Il libro di Donato Zoppo è indispensabile per ripercorrere non solo le vicende legate a quel singolo disco, ma un movimento che ha una grande storia e, forse, ancora troppa poca memoria. A Ko de mondo faranno seguito Linea Gotica e Tabula rasa elettrificata, dischi che porteranno i CSI ai vertici delle classifiche di vendita. Un nuovo movimento occupava l’area che prima era presidiata solo da mostri sacri del cantautorato o da pop commerciale. Qualcuno, inevitabilmente, gridò al tradimento, ma i tempi erano maturi e necessari per inaugurare un nuovo modo di interpretare il rapporto tra arte e pubblico.
I Litfiba, eroi della new wave italiana underground, persero Gianni Maroccolo, approdarono alla Cgd, resero il loro sound più radiofonico riuscendo con El Diablo del 1990 a vendere quasi mezzo milione di dischi. I loro primi rivali furono i bresciani Timoria, i cui primi due album furono prodotti dallo stesso Maroccolo e che nel 1993 con Viaggio senza vento raggiunsero il disco d’oro. Intanto i Gang, bollati allora come i Clash italiani, mutavano pelle e trovavano un nuovo corso e una chiara voce politica con Le radici e le ali. L’esperienza dei CSI divenne anche lo stimolo per la nascita del marchio Consorzio Produttori Indipendenti che produsse, sempre con la regia di Maroccolo, gli esordi Catartica dei Marlene Kuntz e La diserzione degli animali del circo degli Yo Yo Mundi. Una delle eminenze grigie di questo nuovo corso del rock nostrano fu il discografico Stefano Senardi, presidente della Polygram che ha raccontato a Zoppo: «(Era) un periodo di incredibile vitalità. Dirigevo un team di centoventi persone e facemmo tanti contratti, da quello con la Mescal (fondata come management nel ‘93 da Luciano Ligabue e Valerio Soave e poi diventata etichetta, ndr) per Afterhours e Marlene Kuntz, poi Negrita, Modena City Ramblers, Ritmo Tribale, Casino Royale, Africa Unite… La Black Out agiva all’interno di un sistema major, ma ce ne fregavamo delle critiche più radicali (…) con gli artisti si discuteva tanto, sempre nel rispetto della loro indipendenza».

UNA SFIDA
La libertà artistica verrà premiata anche dai risultati del mercato.
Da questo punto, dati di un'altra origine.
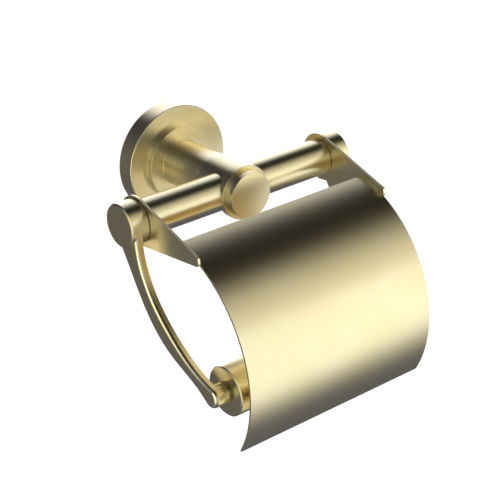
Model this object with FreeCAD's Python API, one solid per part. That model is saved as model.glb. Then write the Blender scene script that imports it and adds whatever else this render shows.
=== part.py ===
"""Wall-mounted toilet paper holder in satin brass, with a lift-up cover.

Frame: millimetres. The origin is the centre of the rosette's back face, on the wall.
The post points away from the wall along -Y, the cross bar lies along X, and +Z is up.
"""
import FreeCAD
import Part
import math
import os

from FreeCAD import Vector

# ---------------------------------------------------------------- driving dimensions
AXIS_Y = -56.3            # cross bar axis, measured from the wall
HALF_WIDTH = 68.7         # end faces of the hubs

ROSE_R = 30.0             # wall rosette
ROSE_T = 10.3
ROSE_WALL = 3.0
ROSE_EDGE = 0.5
BOSS_R = 19.8             # raised boss in the middle of the rosette
BOSS_Y = -13.8
BOSS_EDGE = 0.12          # round on the edge of the boss and in the corner at its foot

NECK_R = 12.3             # neck, narrowest next to the boss
NECK_FILLET = 0.15        # fillet between the boss and the neck
JOINT_Y = -43.5           # joint between the neck and the post head
JOINT_GROOVE = 0.4

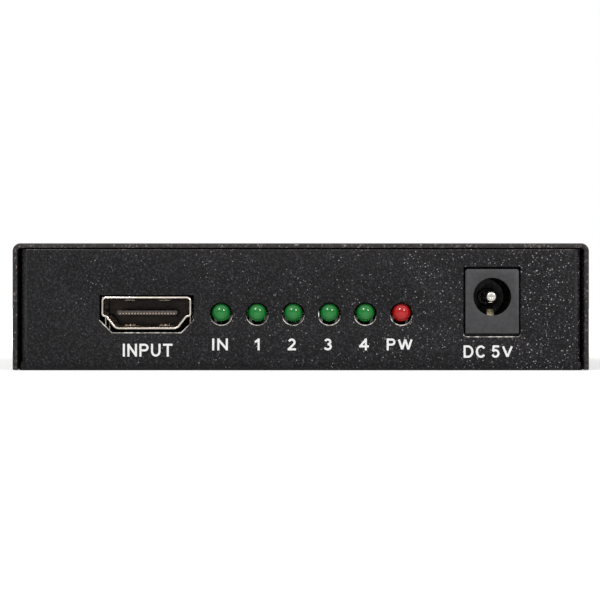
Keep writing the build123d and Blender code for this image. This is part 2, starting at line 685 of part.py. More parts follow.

Da non dimenticare in quegli anni i debutti dei torinesi Mau Mau e Subsonica, dei livornesi Virginiana Miller e dei trevigiani Estra, il pop punk dei Prozac+, le riletture new wave dei Bluvertigo, il dub partenopeo degli Almamegretta e un nuovo approccio alla canzone d’autore con Massimo Volume, Vinicio Capossela, La Crus, Carmen Consoli, Cristina Donà, Marco Parente.
Oggi il termine «indie» è sciaguratamente abusato quando si parla di musica italiana. Ma lo spirito «indie», l’indipendenza, è la libertà di riuscire a creare un prodotto artistico non tradendo la propria ispirazione e sperando che trovi un pubblico pronto a recepirla. Prima di essere un appellativo buono per qualsiasi cosa, fu una sfida e una conquista. Trent’anni fa quella sfida fu vinta con coraggio da una generazione di musicisti che aveva colto lo spirito dei tempi.